# To be done
Single out the lines that include the word "part". Copy them.

# Dataset excerpt
════════════════════
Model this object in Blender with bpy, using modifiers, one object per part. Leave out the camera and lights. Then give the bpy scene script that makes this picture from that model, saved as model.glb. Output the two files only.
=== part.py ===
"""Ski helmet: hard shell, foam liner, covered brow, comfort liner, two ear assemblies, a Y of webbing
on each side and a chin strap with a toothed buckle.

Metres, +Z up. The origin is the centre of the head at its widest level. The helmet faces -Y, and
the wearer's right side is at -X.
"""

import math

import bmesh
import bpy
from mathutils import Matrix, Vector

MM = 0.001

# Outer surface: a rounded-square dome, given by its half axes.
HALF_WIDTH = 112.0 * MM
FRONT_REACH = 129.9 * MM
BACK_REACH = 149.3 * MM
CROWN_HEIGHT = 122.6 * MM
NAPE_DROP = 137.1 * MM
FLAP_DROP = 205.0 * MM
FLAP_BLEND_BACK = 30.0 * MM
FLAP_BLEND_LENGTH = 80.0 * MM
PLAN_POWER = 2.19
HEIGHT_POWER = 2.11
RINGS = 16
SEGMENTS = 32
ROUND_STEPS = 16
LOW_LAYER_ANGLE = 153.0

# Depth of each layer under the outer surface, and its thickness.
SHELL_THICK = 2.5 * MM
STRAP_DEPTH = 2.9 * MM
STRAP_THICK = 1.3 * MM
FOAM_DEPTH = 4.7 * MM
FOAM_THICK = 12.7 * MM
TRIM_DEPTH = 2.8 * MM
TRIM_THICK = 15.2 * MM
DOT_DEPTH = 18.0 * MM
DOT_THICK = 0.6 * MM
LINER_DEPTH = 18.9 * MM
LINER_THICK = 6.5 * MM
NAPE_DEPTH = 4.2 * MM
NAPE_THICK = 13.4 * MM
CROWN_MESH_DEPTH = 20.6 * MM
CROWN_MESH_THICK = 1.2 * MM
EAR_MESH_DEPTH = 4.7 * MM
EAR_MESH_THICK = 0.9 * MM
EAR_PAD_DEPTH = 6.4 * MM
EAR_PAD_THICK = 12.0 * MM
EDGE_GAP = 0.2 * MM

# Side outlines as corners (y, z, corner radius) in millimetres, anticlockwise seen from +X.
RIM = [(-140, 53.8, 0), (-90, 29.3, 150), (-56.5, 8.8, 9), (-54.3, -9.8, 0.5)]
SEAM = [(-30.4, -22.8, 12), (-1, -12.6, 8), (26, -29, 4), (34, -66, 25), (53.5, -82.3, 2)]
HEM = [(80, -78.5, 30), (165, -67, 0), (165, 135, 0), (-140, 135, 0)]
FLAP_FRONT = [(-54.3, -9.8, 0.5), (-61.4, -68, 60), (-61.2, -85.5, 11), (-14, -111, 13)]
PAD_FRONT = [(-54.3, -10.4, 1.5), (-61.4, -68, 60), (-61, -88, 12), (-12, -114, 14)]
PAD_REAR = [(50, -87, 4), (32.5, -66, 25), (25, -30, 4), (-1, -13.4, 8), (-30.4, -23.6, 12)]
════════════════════
# Complete answer
Model this object in Blender with bpy, using modifiers, one object per part. Leave out the camera and lights. Then give the bpy scene script that makes this picture from that model, saved as model.glb. Output the two files only.
=== part.py ===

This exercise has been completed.